Exagerei: não só vi várias vezes, como entrava na segunda metade ou saía no fim da primeira. Decorei cada fotograma e cada diálogo (o roteiro é de Richard Bolt). Às vezes, me pego segurando uma pedra depois de uma noite insone murmurando: “Akaba, por terra!”. E saio para conquistar a cidade à beira mar, com os canhões voltados para o lado errado, o dos navios. Invado a fortaleza, como Lawrence, pela improvável face do deserto.

RETORNO - 1. (*) Crônica publicada nesta terça-feira, dia 18 de março de 2008, no Caderno Variedades, do Diário Catarinense. A imagem é o ataque de Lawrence sobre Ákaba, no filme imortal do gênio David Lean.

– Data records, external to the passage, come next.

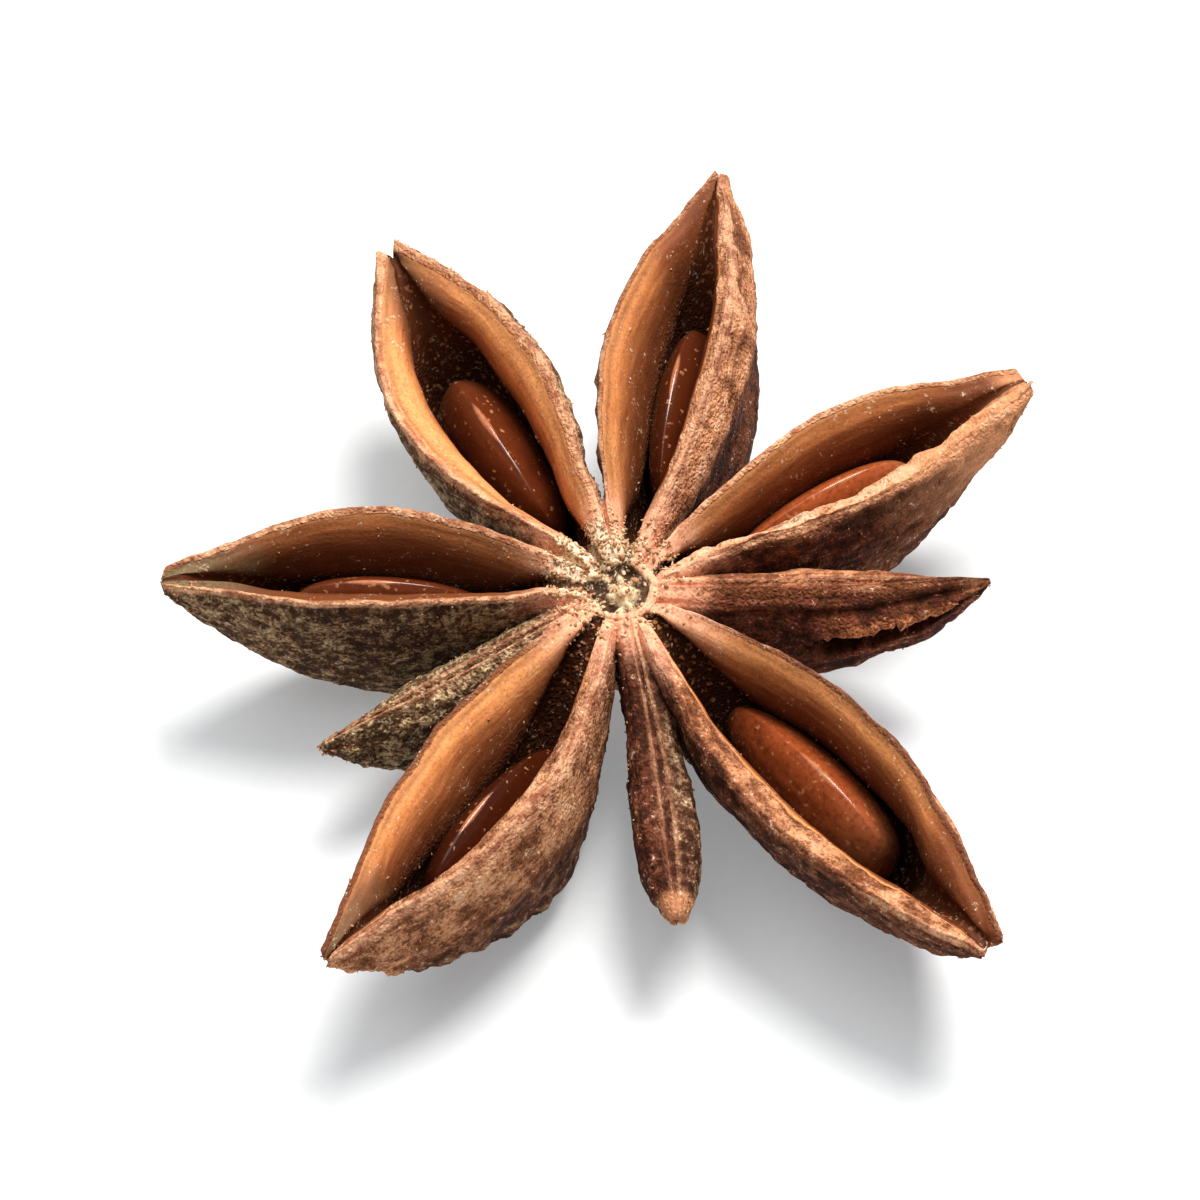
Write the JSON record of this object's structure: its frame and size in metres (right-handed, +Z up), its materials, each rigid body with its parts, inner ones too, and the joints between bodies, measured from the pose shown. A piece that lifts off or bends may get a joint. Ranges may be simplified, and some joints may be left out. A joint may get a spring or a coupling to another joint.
{
  "type": "star anise pod",
  "caption": "Dried star anise pod: pointed boat-shaped carpels around a short column, most of them split open over a glossy flat seed",
  "frame": {"origin": "On the table under the middle of the pod's bounding box; the column stands 0.8 mm along +X and 1.2 mm along -Y from it", "axes": "+Z up out of the open mouths, +Y along the pod's longest extent, away from the viewer, +X to the viewer's right"},
  "size_m": [0.0306, 0.0336, 0.0083],
  "materials": {
    "husk": "rough and dry outside, satin on the lips' inner bands",
    "seed": "smooth, glossy"
  },
  "bodies": {
    "root": {"pod": "husk", "seed_north": "seed", "seed_northeast": "seed", "seed_northwest": "seed", "seed_southeast": "seed", "seed_southwest": "seed", "seed_west": "seed"}
  },
  "joints": []
}
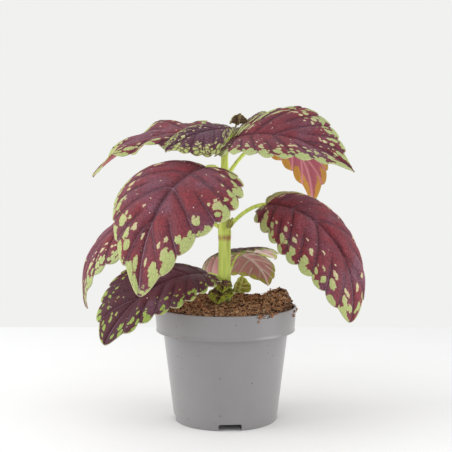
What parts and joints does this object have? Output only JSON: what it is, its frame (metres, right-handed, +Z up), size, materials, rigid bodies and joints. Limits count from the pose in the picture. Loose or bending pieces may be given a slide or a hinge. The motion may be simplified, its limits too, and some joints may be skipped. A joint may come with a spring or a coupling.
{
  "type": "potted coleus",
  "caption": "Potted coleus: a square stem with opposite pairs of toothed, arching two-tone leaves, standing in a round thin-walled nursery pot filled to the rim with peat.",
  "frame": {"origin": "centre of the pot's underside, on the ground", "axes": "+Z up along the pot's axis and the stem, +Y away from the picture's camera, +X to its right"},
  "size_m": [0.2394, 0.2107, 0.2668],
  "materials": {
    "pot": "satin thermoformed plastic",
    "soil": "loose fibrous peat",
    "stem": "soft fleshy green",
    "leaf": "downy maroon with lime margin"
  },
  "bodies": {
    "root": {"pot": "pot", "soil": "soil", "stem": "stem", "leaf_1_front": "leaf", "leaf_1_back": "leaf", "leaf_2_right": "leaf", "leaf_2_left": "leaf", "leaf_3_front": "leaf", "leaf_3_back": "leaf", "leaf_4_right": "leaf", "leaf_4_left": "leaf", "leaf_5_front": "leaf", "leaf_5_back": "leaf", "tip_leaf_left": "leaf", "tip_leaf_right": "leaf", "side_leaf_back": "leaf", "side_leaf_right": "leaf", "side_leaf_front": "leaf", "side_leaf_low": "leaf", "axil_leaf": "leaf"}
  },
  "joints": []
}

2. Nova versão do "Blues da Casa Torta", música de Mutuca com letra minha, está no site
. A versão é de Oly Jr. Jardim.

3. Sou citado, em francês, no site
Autres Bresils. O assunto é a música "Opinião" de Zé Keti, que analisei no texto acadêmico "Cultura, Carnaval e Cinzas", um dos mais visitados do meu site. A citação é a seguinte: "Cette chanson est à replacer dans le contexte d’une époque, en 1964-1965, aux débuts de la dictature et de la chanson contestataire brésiliennes. Le personnage qui chante la chanson ne veut pas être délogé de sa favela. Les opposants à la dictature en ont fait une chanson de résistance et de lutte contre le pouvoir imposé par les militaires. Mais originalement, il s’agissait, selon Nei Duclos, d’une chanson se situant dans la lignée romantique de la musique populaire brésilienne, qui prône surtout la liberté de l’individu loin du bras répressif de l’Etat." Os franceses me citam. Menos mal.

4. O Brasil sem soberania e prostituído pela indústria européia da sacanagem está sendo barrado nos aeroportos da Espanha. O embaixador de lá diz que não deve desculpas a ninguém. É fácil resolver: basta desapropriar a Telefonica pelo valor de um real.

5. A ditadura financeira internacional, a que produz escravidão e miséria para que meia dúzia de malvados vivam no bem bom, está fazendo água. Estava previsto. Não dá é para aturar as exclamações de surpresa. Bandidagem tem perna curta. Ou até quando será que o mundo produtivo vai servir de álibi para que os espertalhões encham as burras de dinheiro?